September 16 2014 Latest news:
Thursday, March 21, 2013
Industrial warehouses and fuel tanks line the riverside where the Yare sweeps into the North Sea.
And the harsh landscape is ignored by many as part of the grey backdrop of Great Yarmouth’s working port.
But aspiring artists have been capturing the romance of the bleak setting, with charcoal drawings of the scene.
Fine art students at East Norfolk Sixth Form College were helped by guest artist Katarzyna Coleman, who has a studio in South Denes.
And tutor Androulla Michael said the class of two dozen, aged 16 to 19, had come on leaps and bounds.
“They’ve all been really enthusiastic and surprised by how much they’ve achieved,” she said.
“It was a great opportunity for us to get an artist in, and we’re grateful as artists are quite private people.
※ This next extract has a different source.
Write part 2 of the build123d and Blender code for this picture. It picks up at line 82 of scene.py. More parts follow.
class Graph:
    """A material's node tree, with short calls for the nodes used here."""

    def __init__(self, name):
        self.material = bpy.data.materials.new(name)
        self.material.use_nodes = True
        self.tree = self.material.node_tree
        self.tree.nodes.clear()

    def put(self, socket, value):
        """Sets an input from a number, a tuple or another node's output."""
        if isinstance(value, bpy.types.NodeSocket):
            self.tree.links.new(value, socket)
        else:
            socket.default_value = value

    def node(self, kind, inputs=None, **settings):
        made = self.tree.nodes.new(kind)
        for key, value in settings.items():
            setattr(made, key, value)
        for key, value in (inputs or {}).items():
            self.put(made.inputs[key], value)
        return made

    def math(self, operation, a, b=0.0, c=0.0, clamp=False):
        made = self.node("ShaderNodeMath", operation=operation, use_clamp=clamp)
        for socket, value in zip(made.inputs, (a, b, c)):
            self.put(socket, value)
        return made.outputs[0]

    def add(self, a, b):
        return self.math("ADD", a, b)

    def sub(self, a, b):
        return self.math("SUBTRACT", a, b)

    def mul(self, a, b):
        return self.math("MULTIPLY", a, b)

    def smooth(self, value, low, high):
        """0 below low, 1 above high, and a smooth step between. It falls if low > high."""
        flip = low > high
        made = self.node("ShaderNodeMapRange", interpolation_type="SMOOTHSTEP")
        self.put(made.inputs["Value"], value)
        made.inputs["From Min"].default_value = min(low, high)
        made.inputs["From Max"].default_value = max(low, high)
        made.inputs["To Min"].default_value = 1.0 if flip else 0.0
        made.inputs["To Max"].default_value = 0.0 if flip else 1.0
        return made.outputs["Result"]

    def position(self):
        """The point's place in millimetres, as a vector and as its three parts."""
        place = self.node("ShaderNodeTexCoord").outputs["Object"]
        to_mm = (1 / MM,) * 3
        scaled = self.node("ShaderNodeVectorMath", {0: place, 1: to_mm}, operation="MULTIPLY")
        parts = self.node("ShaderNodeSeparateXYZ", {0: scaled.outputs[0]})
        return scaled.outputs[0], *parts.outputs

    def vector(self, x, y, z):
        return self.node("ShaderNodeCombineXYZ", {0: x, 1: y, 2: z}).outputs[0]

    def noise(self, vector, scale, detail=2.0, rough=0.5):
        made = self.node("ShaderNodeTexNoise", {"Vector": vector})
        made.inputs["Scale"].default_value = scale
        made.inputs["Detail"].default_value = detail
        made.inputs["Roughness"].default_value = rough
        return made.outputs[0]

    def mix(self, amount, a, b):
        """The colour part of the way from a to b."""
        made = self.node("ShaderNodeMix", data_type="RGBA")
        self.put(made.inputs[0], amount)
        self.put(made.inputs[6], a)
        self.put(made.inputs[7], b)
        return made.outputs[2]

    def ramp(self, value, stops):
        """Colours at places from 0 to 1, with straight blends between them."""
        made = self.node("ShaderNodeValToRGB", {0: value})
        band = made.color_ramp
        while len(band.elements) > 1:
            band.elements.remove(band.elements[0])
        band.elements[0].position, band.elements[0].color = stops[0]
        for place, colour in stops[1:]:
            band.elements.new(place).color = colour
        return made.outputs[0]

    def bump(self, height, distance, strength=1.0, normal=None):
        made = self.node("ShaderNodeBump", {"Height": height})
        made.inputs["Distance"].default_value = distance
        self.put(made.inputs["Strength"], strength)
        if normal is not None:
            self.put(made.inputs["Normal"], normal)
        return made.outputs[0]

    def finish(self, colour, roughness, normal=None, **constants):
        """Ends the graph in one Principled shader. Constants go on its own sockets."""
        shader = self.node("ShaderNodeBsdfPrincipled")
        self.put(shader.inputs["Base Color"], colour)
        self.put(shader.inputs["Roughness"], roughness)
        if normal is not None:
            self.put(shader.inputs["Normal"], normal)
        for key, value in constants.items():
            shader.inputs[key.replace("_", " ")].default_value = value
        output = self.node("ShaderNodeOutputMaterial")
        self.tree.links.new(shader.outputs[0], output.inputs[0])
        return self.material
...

“Those skills Katarzyna passed on are now going to help students in the exam unit.”
Students had walked from the Gorleston college to the quayside by Morrisons to take five-minute sketches of Yarmouth port, before transforming them into larger pieces in the studio.
And they were delighted with how their morning’s work panned out.
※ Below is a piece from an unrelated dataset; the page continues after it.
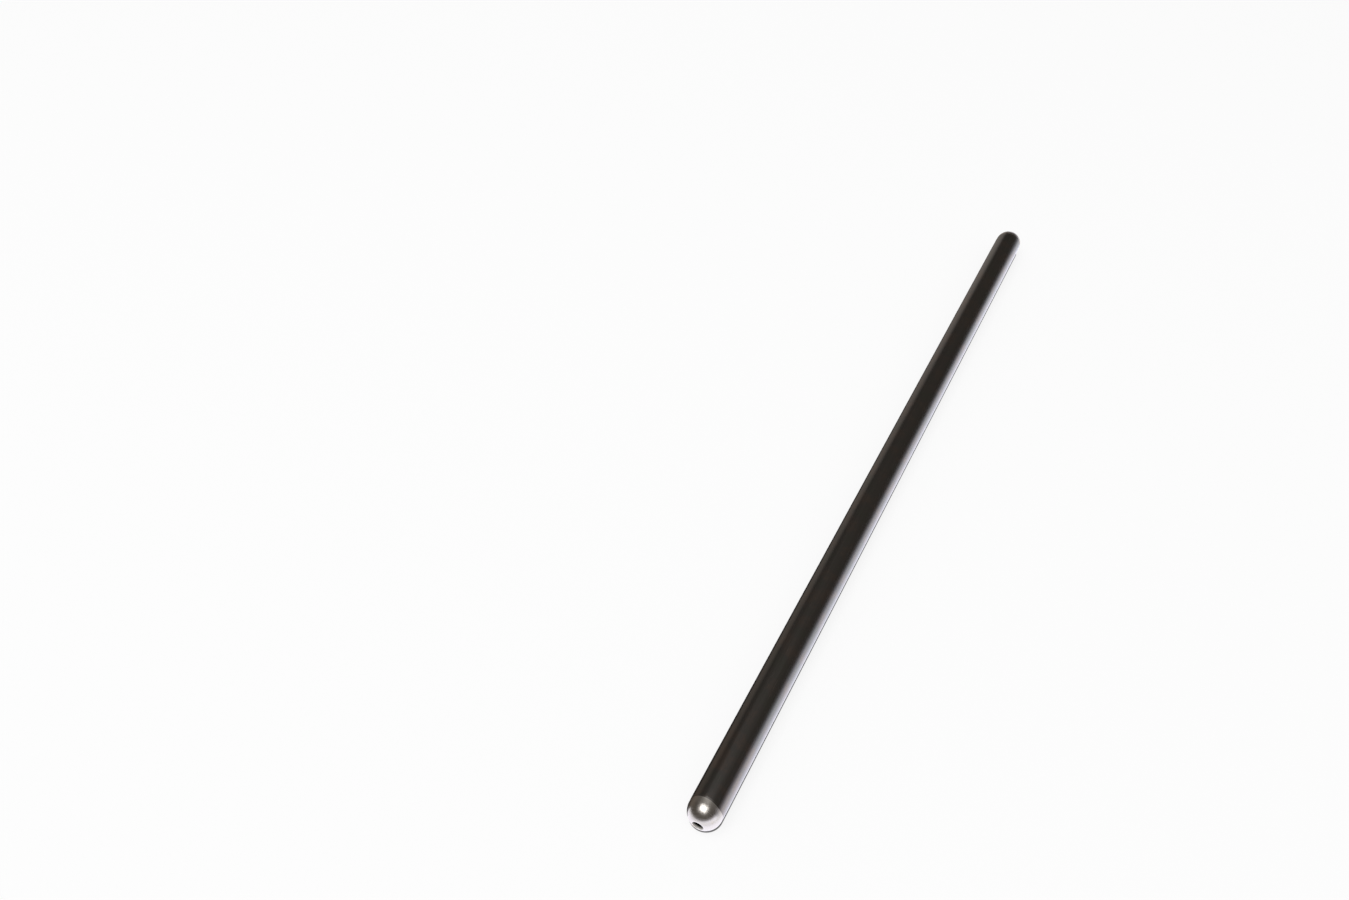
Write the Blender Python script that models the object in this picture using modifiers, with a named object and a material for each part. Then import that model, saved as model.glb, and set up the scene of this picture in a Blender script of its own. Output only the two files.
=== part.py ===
"""One engine pushrod: a thick-walled steel tube whose two ends are formed into balls.

The rod is a single piece of blackened tube. Each end is closed in round a drilled oil
hole and ground to a bright ball as wide as the tube, with a small flat ring where the
hole breaks through, and an oil passage runs from one tip to the other. The rod lies
along +X, and the ball that sits in the tappet's cup is centred on the origin.
"""

import math

import bpy

INCH = 0.0254

# Tube
ROD_LENGTH = 9.13 * INCH
TUBE_DIAMETER = 0.3125 * INCH
TUBE_WALL = 0.080 * INCH

# Ground ball at each end
GRIND_DEPTH = 0.00003
GROUND_BAND = 0.0008
OIL_HOLE_DIAMETER = 0.0025
HOLE_CHAMFER = 0.0001
TIP_RING_WIDTH = 0.0003

# Oil passage inside each formed end
NOSE_LENGTH = 0.005
THROAT_LENGTH = 0.008

# Facets
ROUND_STEPS = 48
BALL_STEPS = 14
THROAT_STEPS = 8
SHARP_ANGLE = math.radians(20)

# Worked out from the sizes above
TUBE_RADIUS = TUBE_DIAMETER / 2
BORE_RADIUS = TUBE_RADIUS - TUBE_WALL
BALL_RADIUS = TUBE_RADIUS - GRIND_DEPTH
HOLE_RADIUS = OIL_HOLE_DIAMETER / 2
MOUTH_RADIUS = HOLE_RADIUS + HOLE_CHAMFER
TIP_RADIUS = MOUTH_RADIUS + TIP_RING_WIDTH
TIP_REACH = math.sqrt(BALL_RADIUS**2 - TIP_RADIUS**2)
BALL_SPACING = ROD_LENGTH - 2 * TIP_REACH


def ball_side():
    """Outer side of one end as (radius, reach), from the hole's mouth back to the tube.

    Reach is counted from the ball's centre towards the tip.
    """
    first = math.asin(TIP_RADIUS / BALL_RADIUS)
    points = [(MOUTH_RADIUS, TIP_REACH)]
    for step in range(BALL_STEPS + 1):
        angle = first + (math.pi / 2 - first) * step / BALL_STEPS
        points.append((BALL_RADIUS * math.sin(angle), BALL_RADIUS * math.cos(angle)))
    points.append((BALL_RADIUS, -GROUND_BAND))
    points.append((TUBE_RADIUS, -GROUND_BAND - GRIND_DEPTH))
    return points


def passage_side():
    """Wall of one end's oil passage as (radius, reach), from the mouth in to the bore."""
    points = [(HOLE_RADIUS, TIP_REACH - HOLE_CHAMFER)]
    for step in range(THROAT_STEPS + 1):
        share = step / THROAT_STEPS
        widening = (1 - math.cos(math.pi * share)) / 2
        radius = HOLE_RADIUS + (BORE_RADIUS - HOLE_RADIUS) * widening
        points.append((radius, TIP_REACH - NOSE_LENGTH - THROAT_LENGTH * share))
    return points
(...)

Sarah McLelland, 17 of Gorleston, said: “I found I’ve learned how to draw from real life and also work with different materials like charcoal.
“Doing the quick drawings while we were out were quite difficult as you have to get everything down and remember what the height was like.
“I’m very pleased with how it turned out.”
She added she hopes to use her artistic flair as a photographer when she starts her career.
Kieran Dobinson, 17, of Bradwell, said: “It’s been really interesting to find out what sort of styles a professional artist is using and I might take it into my own work.
“It’s difficult to get the tones right and get everything in proportion.”
The aspiring architect said the college course was preparing him well for a university degree.
Sheikha Gharib, 19, of Great Yarmouth, said it was challenging to sketch the port in the rain, but was pleased with her artwork.
Ms Coleman, who has been based in Yarmouth for 15 years, has a masters degree in fine art and worked as an art teacher before devoting all her time to the studio.
She said: “I wanted to come to the college to enthuse the students about art. We went out in the pouring rain to the harbour and the idea was to make a study of the site and develop it.
“They look for a composition and a focus point then make it to a much bigger size.
“They’ve been fantastic and I was really impressed.”
The fine art course at East Norfolk Sixth Form College has a 100pc pass rate and tutors say many go onto prestigious art universities such as Goldsmiths, Central St Martins and Norwich University of the Arts.